Amid virus concerns, Iran begins new school year

Shafaq News/ Iran on Saturday opened the new school year after nearly seven months of closure.

In a video conference, President Hassan Rouhani said the education of 15 million students is as important as the health system.

"Education will not be closed in our country even under the worst situation," he said, urging authorities to implement health measures in schools to the level of those in military garrisons.

The reopening of schools came as many expressed concern over a possible increase in infections, including medical professionals.

Iran has so far used distance learning via internet and TV programs. Authorities say the system will continue for undergraduate university students.

Iran's death toll from COVID-19 has so far passed 22,000 out of 382,772 confirmed cases. The country has had the first and worst outbreak in the region.

Rouhani's invitation to students to attend schools, while he refrains from participating in attendance at any ceremony, has sparked criticism in the Iranian parliament, the head of the parliament’s health committee, Hossein Ali Shahriari, said that children cannot be sent to schools while the president participates in the opening of the school year through Virtually.

Shahriari added that Parliament is concerned about the safety of students, stressing that "their adherence to health guidelines is like a joke, as many families do not have money to buy masks for their children daily."
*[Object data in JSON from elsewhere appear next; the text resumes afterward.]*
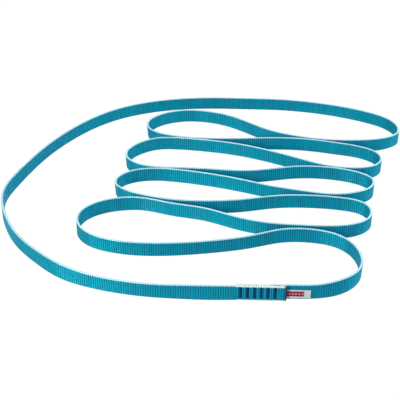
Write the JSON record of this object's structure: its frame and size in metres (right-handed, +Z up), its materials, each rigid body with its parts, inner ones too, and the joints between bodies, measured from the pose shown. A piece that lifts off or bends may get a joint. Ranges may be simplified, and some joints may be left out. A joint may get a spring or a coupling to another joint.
{
  "type": "webbing sling",
  "caption": "Endless loop of flat woven webbing with pale edges, its lapped ends sewn with bar tacks around a small hinged label, standing on its edge in loose folds.",
  "frame": {"origin": "middle of the folded loop's plan, on the surface that it stands on", "axes": "+Z up across the webbing's width, +X along the folds towards the label's end, -Y towards the side with the seam"},
  "size_m": [0.4442, 0.406, 0.016],
  "materials": {
    "webbing": "ribbed blue weave with pale woven edges",
    "bar_tack_thread": "dense navy satin stitching",
    "label": "pale woven tape with a red geometric border"
  },
  "bodies": {
    "sling": {"webbing": "webbing", "bar_tack_1": "bar_tack_thread", "bar_tack_2": "bar_tack_thread", "bar_tack_3": "bar_tack_thread", "bar_tack_4": "bar_tack_thread", "bar_tack_5": "bar_tack_thread", "bar_tack_6": "bar_tack_thread", "label_tail": "label"},
    "label": {"label_flap": "label"}
  },
  "joints": [
    {"name": "label_hinge", "type": "hinge", "parent": "sling", "child": "label", "pos_m": [0.06835, -0.20025, 0.0065], "axis": [0, 0, -1], "range_deg": [0, 120]}
  ]
}
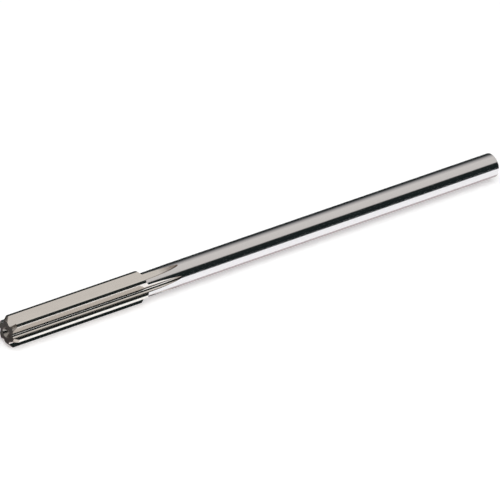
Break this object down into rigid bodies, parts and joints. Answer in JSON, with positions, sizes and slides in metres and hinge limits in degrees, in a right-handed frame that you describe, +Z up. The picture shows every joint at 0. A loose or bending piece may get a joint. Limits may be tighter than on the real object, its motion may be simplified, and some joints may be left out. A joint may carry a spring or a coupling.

The government's decision to conduct education in the presence of this year was widely criticized on social media, and opinion polls published by news sites showed that most families did not send their children to school on the first day, amid doubts about the schools ’seriousness and their ability to adhere to health guidelines.

The Ministry of Education announced last week that education will be by using the Internet, and the Ministry of Communications provided a free internet network for schools, but it reversed the decision as the Minister of Education, Mohsen Haji Mirzai, said that more than three million out of about fourteen million students, do not own smart phones or computers for distance learning.